Dolar AS Tekan Mayoritas Mata Uang di Asia, Rupiah Apa Kabar?
Jakarta, CNBC Indonesia - Nilai tukar sempat menguat kemudian kembali melemah terhadap dolar Amerika Serikat (AS) hingga pada pertengahan perdagangan Senin (21/11/2022). Seiring dengan mayoritas mata uang di Asia.
Mengacu pada data Refinitiv, pada pembukaan perdagangan rupiah terapresiasi tipis 0,03% ke Rp 15.680/US$. Kemudian, rupiah berbalik arah dan terkoreksi sebesar 0,1% ke Rp 15.700/US$ pada pukul 11:00 WIB.

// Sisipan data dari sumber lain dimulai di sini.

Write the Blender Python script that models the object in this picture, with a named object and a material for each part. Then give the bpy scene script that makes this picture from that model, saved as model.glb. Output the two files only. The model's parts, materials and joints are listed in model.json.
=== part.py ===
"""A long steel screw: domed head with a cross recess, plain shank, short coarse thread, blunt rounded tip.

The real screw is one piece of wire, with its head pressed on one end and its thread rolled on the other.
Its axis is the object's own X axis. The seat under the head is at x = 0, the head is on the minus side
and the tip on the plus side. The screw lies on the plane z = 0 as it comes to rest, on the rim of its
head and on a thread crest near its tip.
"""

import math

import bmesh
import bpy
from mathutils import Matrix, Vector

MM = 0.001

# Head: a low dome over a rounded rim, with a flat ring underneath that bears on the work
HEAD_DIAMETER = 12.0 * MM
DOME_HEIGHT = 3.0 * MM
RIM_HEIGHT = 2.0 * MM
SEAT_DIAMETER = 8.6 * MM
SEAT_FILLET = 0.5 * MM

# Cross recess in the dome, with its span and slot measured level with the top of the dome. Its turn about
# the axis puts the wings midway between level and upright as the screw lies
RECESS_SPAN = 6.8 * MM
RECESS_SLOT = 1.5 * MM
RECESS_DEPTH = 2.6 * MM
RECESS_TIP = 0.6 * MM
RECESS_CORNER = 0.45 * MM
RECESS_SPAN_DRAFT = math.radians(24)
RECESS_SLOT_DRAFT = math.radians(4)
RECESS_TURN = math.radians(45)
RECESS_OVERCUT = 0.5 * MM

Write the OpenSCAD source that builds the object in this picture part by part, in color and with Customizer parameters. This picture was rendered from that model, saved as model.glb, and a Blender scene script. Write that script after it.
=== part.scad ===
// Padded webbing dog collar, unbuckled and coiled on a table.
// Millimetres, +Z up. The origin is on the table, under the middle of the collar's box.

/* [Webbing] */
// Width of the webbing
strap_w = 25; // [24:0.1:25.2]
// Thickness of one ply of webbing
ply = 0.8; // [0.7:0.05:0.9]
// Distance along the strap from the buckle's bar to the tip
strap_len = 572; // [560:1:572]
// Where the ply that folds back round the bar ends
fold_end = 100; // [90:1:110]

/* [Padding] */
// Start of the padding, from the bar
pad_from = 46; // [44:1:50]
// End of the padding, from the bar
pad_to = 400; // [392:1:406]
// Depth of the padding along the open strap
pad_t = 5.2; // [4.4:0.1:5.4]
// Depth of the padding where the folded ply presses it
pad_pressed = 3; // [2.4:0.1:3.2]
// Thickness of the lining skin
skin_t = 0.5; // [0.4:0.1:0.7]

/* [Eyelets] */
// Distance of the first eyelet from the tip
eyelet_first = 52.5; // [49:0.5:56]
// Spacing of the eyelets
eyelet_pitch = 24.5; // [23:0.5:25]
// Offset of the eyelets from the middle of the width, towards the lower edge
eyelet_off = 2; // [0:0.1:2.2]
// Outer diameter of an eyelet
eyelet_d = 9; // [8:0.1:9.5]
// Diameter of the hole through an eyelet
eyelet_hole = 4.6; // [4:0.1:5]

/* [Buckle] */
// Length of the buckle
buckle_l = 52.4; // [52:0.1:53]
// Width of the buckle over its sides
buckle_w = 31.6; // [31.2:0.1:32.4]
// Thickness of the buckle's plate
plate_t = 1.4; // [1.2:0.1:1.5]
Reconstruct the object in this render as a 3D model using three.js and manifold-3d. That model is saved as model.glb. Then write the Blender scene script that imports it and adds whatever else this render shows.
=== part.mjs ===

Sementara, kinerja indeks dolar AS yang mengukur laju si greenback terhadap enam mata uang lainnya, terpantau menguat 0,24% ke posisi 107,18 dan memulai pekan ini dengan menguat dan tentunya akan menekan pergerakan mata uang lainnya, termasuk rupiah.
Secara year to date (ytd), rupiah terkoreksi 9,1% terhadap dolar AS. Jika dibandingkan dengan kinerja mata uang lain di Asia, rupiah menduduki juara ke-6, di mana posisi tersebut kian tergeser pada bulan sebelumnya.
Meski begitu, Gubernur Bank Indonesia (BI) Perry Warjiyo optimis bahwa nilai tukar akan kembali menguat dalam waktu dekat karena fundamental ekonomi dalam negeri secara keseluruhan masih dalam kondisi prima.
"Seluruh indikator fundamental ekonomi Indonesia ini mendukung penguatan nilai tukar rupiah," kata Perry, dalam rilis suku bunga acuan, dikutip Senin (21/11/2022).
Adapun, indikator pertumbuhan ekonomi Indonesia yang hingga kuartal III - 2022 masih mampu tumbuh 5,72 persen, lebih tinggi dari pertumbuhan kuartal II - 2022 sebesar 5,45 persen.
Kemudian, kondisi neraca pembayaran Indonesia (NPI) pada kuartal III - 2022 diperkirakannya pun masih akan mencatatkan kondisi yang surplus, bahkan lebih tinggi dibanding posisi kuartal II - 2022 sebesar US$ 2,4 miliar.
"Transaksi berjalan kita ada surplus. Itu akan mendukung penguatan rupiah," tuturnya.
Permasalahan ini masih lebih disebabkan terus menguatnya indeks dolar. Terutama dipengaruhi agresivitas kebijakan suku bunga bank sentral AS, The Federal Reserve.
"Tapi kami perkirakan puncaknya fed fund rate sebesar 5 persen pada kuartal I-2023 dan tentu saja pada saat itu kita perkirakan menjadi turning point nya (rupiah)," kata dia.
Dari Negeri Paman Sam, pejabat bank sentral AS (Federal Reserve/The Fed) Boston Susan Collins mengatakan pada Jumat (18/11) bahwa ia melihat sedikit bukti bahwa inflasi melandai dan memprediksikan bahwa Fed masih akan menaikkan suku bunga acuan pada 14 Desember 2022 sebesar 75 basis poin (bps) untuk mengendalikan inflasi.
"Kami sekarang berada dalam fase di mana peningkatan yang disengaja - semua kemungkinan peningkatan - harus ada di meja saat kami memutuskan apa yang cukup ketat," kata Collins kepada CNBC International.
"Tujuh puluh lima masih ada di atas meja; saya pikir penting untuk mengatakannya juga," tambahnya.
Padahal, di sepanjang tahun ini The Fed telah menaikkan suku bunga acuan yang sangat agresif dan menjadi yang tercepat sejak 1980-an hingga 375 bps, termasuk empat kenaikan berturut-turut 75 bps.
Di Asia, mayoritas mata uang tertekan oleh penguatan dolar AS di pasar spot, di mana hanya dolar Hong Kong dan yen Jepang yang sukses menguat.
Sementara, baht Thailand dan yuan China terkoreksi paling tajam yang masing-masing sebesar 0,53% dan 0,52% di hadapan dolar AS. Disusul oleh rupee India yang melemah 0,3%.